In fact, when he was in high school, he launched an eLearning platform to help people in developing countries learn basic computer and web coding skills. The organization, Third World Tutors, reached 30 countries before Parmar graduated.

“It made me realize the power of the internet,” Parmar said. “It also made me realize the huge disparity in internet access. The company couldn’t be everywhere we needed to be, simply because the lack of access, or reliable access.”

And he wanted to fix the problem, so when he started his first semester at Michigan Ross he wasted no time.

He quickly assembled a team: Bidnam Lee, MBA ‘19; Nathan Stevens, MBA ‘19; James Lorenz, BBA ‘21; and Margaret Fleming, MBA ‘19. They came up with a plan to completely revamp the current infrastructure of internet delivery using something called whitespace technology, which allows wifi to be transmitted in a manner similar to radio waves.

Though more affordable than broadband via fiber or satellite, startup costs and maintenance to implement this relatively new technology can be quite high. Parmar and his team have a plan to reduce those costs dramatically (as much as 95 percent) with a solar-powered device they are licensing to power a broadband tower. If a country or area wants a tower and solar power device, Parmar wants to help them purchase it by organizing a crowd investing campaign, with the goal of giving above-market-rate returns back to investors.

This plan differs from other technology companies’ ideas to bring internet to developing countries, Parmar said, because their plans rely on delivering it in almost exactly the same way as the U.S. “You can’t just port over a solution and expect it to work in Kenya. They’re not changing the problem,” he said. “We’re trying to approach this in a completely different way that is more equitable and affordable.”

Parmar is passionate about the problem because it’s more than just the broadband gap — it’s access to a critical resource for education and healthcare. “And it’s not just a third-world problem,” he added. “In residential Detroit, six out of 10 kids don’t have access to the internet.”

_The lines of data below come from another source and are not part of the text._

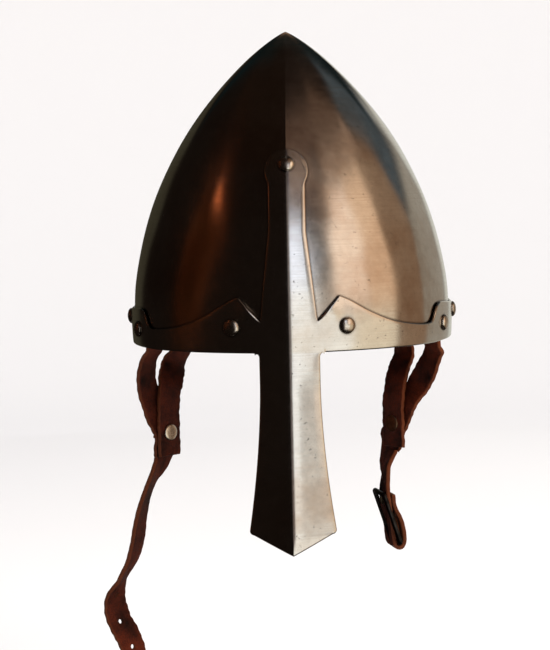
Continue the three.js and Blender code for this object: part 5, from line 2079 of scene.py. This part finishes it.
@dataclass(frozen=True)
class Studio:
    """The camera, the pale floor and the soft light."""

    camera_at: tuple[float, float, float] = (17.392, -1128.3, 91.3)
    yaw: float = -1.434
    pitch: float = 4.217
    roll: float = -1.34
    lens: float = 97.81
    film_height: float = 36.0
    floor_height: float = -310.0
    floor_radius: float = 2100.0
    cove_radius: float = 1500.0
    paper: str = "eeecec"
    world: str = "f2f3f5"
    world_strength: float = 1.0
    room_radius: float = 1950.0
    card_step: float = 4.0

    def build_camera(self) -> None:
        """Makes the camera: turned by yaw, pitched down, then rolled about its own line of sight."""
        yaw, pitch, roll = (math.radians(angle) for angle in (self.yaw, self.pitch, self.roll))
        level = math.cos(pitch)
        ahead = vector(math.sin(yaw) * level, math.cos(yaw) * level, -math.sin(pitch))
        right = vector(math.cos(yaw), -math.sin(yaw), 0.0)
        up = np.cross(right, ahead)
        turned = math.cos(roll) * right + math.sin(roll) * up
        risen = math.cos(roll) * up - math.sin(roll) * right
        camera = bpy.data.cameras.new("camera")
        camera.sensor_fit, camera.lens = "VERTICAL", self.lens
        camera.sensor_height = self.film_height
        stand = put_in_scene("camera", camera)
        axes = Matrix(np.stack([turned, risen, -ahead], axis=1).tolist()).to_4x4()
        stand.matrix_world = Matrix.Translation([c * MM for c in self.camera_at]) @ axes
        bpy.context.scene.camera = stand

    def build_floor(self) -> None:
        """Makes the floor: a flat disc whose edge curves up, as a cove does."""
        turn = np.radians(np.linspace(0.0, 90.0, 24))
        rim = np.column_stack([self.floor_radius + self.cove_radius * np.sin(turn),
                               self.floor_height + self.cove_radius * (1.0 - np.cos(turn))])
        flat = [[0.0, self.floor_height], [self.floor_radius / 2.0, self.floor_height]]
        profile = np.vstack([flat, rim])
        rings = spun(profile, 96)
        quads = faces_of(np.arange(rings[..., 0].size).reshape(rings.shape[:2]), closed=True)
        mesh = mesh_of("floor", rings, quads.tolist())
        mesh.shade_smooth()
        floor = put_in_scene("floor", mesh)
        floor.visible_glossy = False
        # Matt paper: an even pale ground that shows the helmet's soft shadow and nothing else.
        material, tree = fresh_material("white_paper")
        matt = {"Base Color": linear(self.paper), "Roughness": 0.9}
        paper = node(tree, "ShaderNodeBsdfPrincipled", matt)
        node(tree, "ShaderNodeOutputMaterial", links={"Surface": paper})
        mesh.materials.append(material)

    def build_world(self) -> None:
        """Makes the white room round the cove."""
        world = bpy.data.worlds.new("white_room")
        world.use_nodes = True
        tree = world.node_tree
        tree.nodes.clear()
        white = {"Color": linear(self.world), "Strength": self.world_strength}
        glow = node(tree, "ShaderNodeBackground", white)
        node(tree, "ShaderNodeOutputWorld", links={"Surface": glow})
        bpy.context.scene.world = world

    def build(self) -> None:
        """Sets up camera, floor, light and the boards that the steel mirrors."""
        self.build_camera()
        self.build_floor()
        self.build_world()
        for softbox in SOFTBOXES:
            softbox.build()
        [card.build(self.room_radius - step * self.card_step) for step, card in enumerate(ROOM)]
        bpy.context.scene.view_settings.view_transform = "Standard"


SOFTBOXES = (
    Softbox("key", 50.0, 30.0, 1.3, 70.0, "fff6ea"),
    Softbox("fill", -40.0, 55.0, 1.6, 5.0, "eef2ff"),
)

# What the steel mirrors. Each board is a little nearer than the one before it and covers it.
ROOM = (
    Card("dark_room", (-180.0, 180.0), (-89.0, 89.0), "ffd8c0", 0.01, feather=0.01),
    Card("brown_sky", (-180.0, 180.0), (54.0, 89.9), "ffc4a0", 0.014, feather=0.01),
    Card("ridge_fade", (-2.0, 17.0), (-40.0, 58.0), "e8d8d4", 0.3, feather=5.0),
    Card("white_floor_board", (13.0, 50.0), (-35.0, 0.0), "fbfaf4", 1.5),
    Card("white_board", (13.0, 35.5), (-4.0, 16.0), "f9fbfb", 1.6),
    Card("blue_board", (13.0, 33.5), (12.0, 40.0), "e6eeff", 2.0),
    Card("grey_gap", (31.0, 41.0), (-4.0, 20.0), "f5f0e8", 0.6, feather=2.0),
    Card("pale_gap", (29.0, 40.0), (14.0, 46.0), "f0eeee", 0.16, feather=2.0),
    Card("cool_sky", (15.0, 36.0), (37.0, 56.0), "e8ecff", 0.3),
    Card("tan_board", (36.5, 63.0), (0.0, 50.0), "ffe8d4", 1.6, feather=5.0),
    Card("tan_floor_board", (46.0, 81.0), (-35.0, 3.0), "fbecd2", 1.15),
    Card("warm_board", (57.0, 84.0), (-1.0, 51.0), "ffd8b4", 1.15, feather=4.0),
    Card("brown_ceiling", (20.0, 112.0), (54.0, 77.0), "ffc8a4", 0.13, feather=7.0),
    Card("tan_ceiling", (20.0, 106.0), (44.0, 59.0), "ffd6b8", 0.4, feather=4.0),
    Card("brown_board", (79.0, 116.0), (-35.0, 48.0), "ffd2ac", 0.34, feather=4.0),
    Card("brown_gap", (43.0, 53.5), (47.0, 61.0), "f4dcd0", 0.08, feather=2.5),
    Card("low_brown_gap", (34.0, 45.0), (33.0, 50.0), "f4e0d8", 0.12, feather=3.0),
    Card("olive_board", (110.0, 154.0), (-35.0, 24.0), "fff4e2", 0.42, feather=5.0),
    Card("slate_board", (106.0, 160.0), (19.0, 60.0), "d4eeff", 0.13, feather=8.0),
    Card("pale_wall", (150.0, 180.0), (-35.0, 25.0), "fffff4", 0.7, feather=5.0),
    Card("copper_board", (-81.5, -76.5), (4.0, 42.0), "ff8c56", 4.0, 0.25, 1.6),
    Card("copper_shade", (-94.0, -62.0), (-10.0, 42.0), "ff9a60", 0.02, 0.2, 8.0),
    Card("olive_wall", (-180.0, -140.0), (-20.0, 25.0), "fff2c8", 0.05, feather=5.0),
    Card("teal_wall", (-222.0, -138.0), (24.0, 68.0), "a8ecf4", 0.016, feather=8.0),
    Card("back_light", (-194.0, -166.0), (36.0, 48.0), "ffd0ac", 0.7, feather=4.0),
)


def main() -> None:
    """Builds the helmet in the order in which it is put together, then the studio."""
    logging.basicConfig(level=logging.INFO, format="%(name)s: %(message)s")
    finishes = Finishes.make()
    shape = SkullShape()
    band = BrowBand(shape)
    liner = Liner(shape)
    Skull(shape).build(finishes)
    band.build(finishes)
    liner.build(finishes)
    Rivets(shape, band.face, liner.face - liner.thickness).build(finishes)
    straps = ChinStrap.worn_open(shape)
    straps.build(finishes)
    Buckle(straps.buckle).build(finishes)
    Studio().build()


if __name__ == "__main__":
    main()
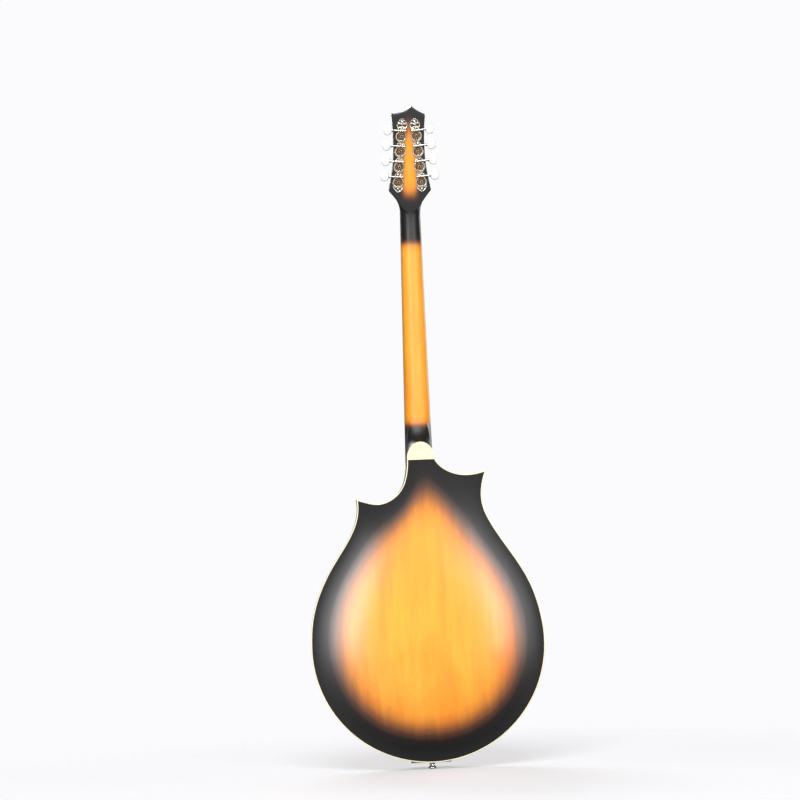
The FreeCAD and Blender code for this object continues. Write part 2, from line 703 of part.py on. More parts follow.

This potentially life-changing technology earned Parmar and his team a regional finalist position for the United Nation’s Hult Prize. They were among the 100 teams selected from more than 200,000 applicants from 120 countries. The Hult Prize, the biggest and most prestigious start-up competition in the world, offers the winning team $1 million to put their plan into action.

The team competed in the first round of the regional finals in Boston earlier this month, and although they did not win the regional competition, they have been recommended by judges for the wildcard round. Forty wildcard winners will be moving on to the world finals in London; Parmar and his team will find out if they are one of those 40 next month.

We can’t wait to see what the team does next. Congratulations, and Go Blue!